L'objectif de cette disposition étant de ne pas faire perdre au débiteur le délai qui court pendant la période de crise sanitaire mais qui est impacté par les contraintes du confinement.

Le rapport au Président de la République donne l'exemple suivant :

« Par exemple, si un contrat de travaux antérieur au 12 mars 2020 prévoit la livraison du bâtiment à une date qui échoit après la fin de la période juridiquement protégée, la clause pénale sanctionnant l'éventuelle inexécution de cette obligation ne prendra effet qu'à une date reportée d'une durée égale à la durée de la période juridiquement protégée. »

Le rapport au Président de la République précise que ces dispositions sont supplétives de la volonté des parties et qu'elles « restent libres d'écarter l'application de cet article par des clauses expresses notamment si elles décident de prendre en compte différemment l'impact de la crise sanitaire sur les conditions d'exécution du contrat. »

Notre conseil : La crise sanitaire actuelle ne permet pas automatiquement à un cocontractant défaillant d'invoquer la force majeure pour s'exonérer de sa responsabilité, en particulier s'il s'agit du paiement d'une somme d'argent (voir notre analyse ici).
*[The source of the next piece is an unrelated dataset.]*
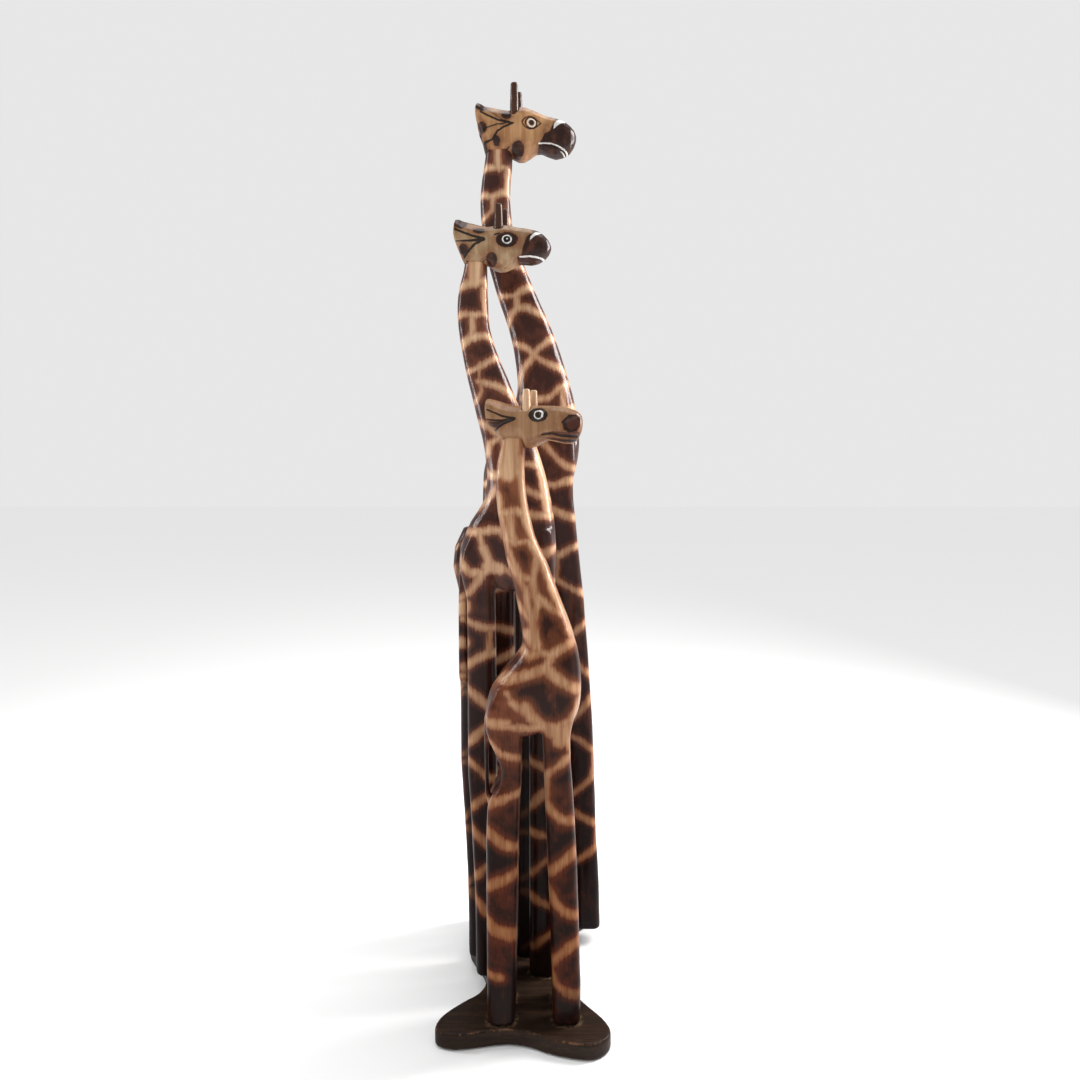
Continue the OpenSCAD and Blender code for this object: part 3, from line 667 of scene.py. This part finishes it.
def burnt_wood(name, light, dark, edge_char, core_char, blur):
    """Pale wood burnt dark between light lines.

    Field burn is the distance from the light lines, brown marks lightly burnt patches. Two fields
    carry
    painted shade: one darkens the wood towards the feet and thins the lacquer there, the other
    darkens the faces that look into the gap between the near and far legs and also holds the feet's
    own dark colour. edge_char is the burning's colour at a patch's rim, core_char the one in its
    middle, and blur softens the rim.
    """
    s = Shader(name)
    wood, fibre, streak = wood_grain(s, light, dark)
    # painted shade that deepens towards the feet; it also thins the lacquer there
    shade_towards_feet = s.field("shade_towards_feet")
    bleed = s.noise(s.stretched(1, 1, 0.06), 620, 4, 0.7)
    wobble = s.noise(s.stretched(1, 1, 0.5), 90, 3)
    edge = s.math("ADD", s.field("burn"), s.swing(bleed, 7.0))
    edge = s.math("ADD", edge, s.swing(wobble, 4.0))
    smoke = s.noise(s.stretched(1, 1, 0.55), 55, 4, 0.6)
    scorch = s.mix(wood, shaded(edge_char, 1.6), s.step(edge, -4.5, 0.8, 0, 0.8))
    core = s.mix(core_char, shaded(core_char, 0.42), shade_towards_feet)
    char = s.mix(edge_char, core, s.step(edge, 0.5, 5.0 + 3.0 * blur))
    char = s.mix(char, edge_char, s.step(smoke, 0.48, 0.70, 0, 0.55 + 0.2 * blur))
    cloud = s.noise(s.stretched(1, 1, 0.8), 75, 5, 0.65)
    lighter = s.math("MULTIPLY", s.field("brown"), s.step(cloud, 0.36, 0.60, 0.225, 0.9))
    char = s.mix(char, shaded(edge_char, 1.6), lighter)
    char = s.mix(char, shaded(core_char, 0.5), s.step(fibre, 0.45, 0.75, 0, 0.5))
    char = s.mix(char, (0.74, 0.58, 0.50), shade_towards_feet, "MULTIPLY")
    color = s.mix(scorch, char, s.step(edge, -0.4 - 0.7 * blur, 1.0 + 0.7 * blur))
    color = s.mix(color, (0.47, 0.310, 0.205), shade_towards_feet, "MULTIPLY")
    # painted shade between the near and far legs, together with the feet's own dark colour
    color = s.mix(color, (0.012, 0.007, 0.006), s.field("gap_shade_and_dark_feet"))
    rough = s.step(streak, 0.3, 0.7, 0.32, 0.48)
    brush = s.noise(s.stretched(1, 1, 0.12), 130, 3, 0.5)
    normal = s.bump((fibre, 0.35, 0.0002), (brush, 0.5, 0.0012))
    coat = s.step(shade_towards_feet, 0.0, 1.0, 0.40, 0.07)
    return s.finish(color, rough, normal, coat, 0.11)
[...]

Dans le même temps, les moyens mis à la disposition d'un créancier pour obtenir l'exécution d'un contrat ou une réparation sont restreints. En effet, il ne peut pas faire courir les astreintes ou se prévaloir d'une clause pénale.

Aussi, il est recommandé dans ces circonstances de se rapprocher de son cocontractant et de négocier avec lui les modalités de poursuite du contrat. Les parties peuvent également écarter certaines dispositions légales d'un commun accord.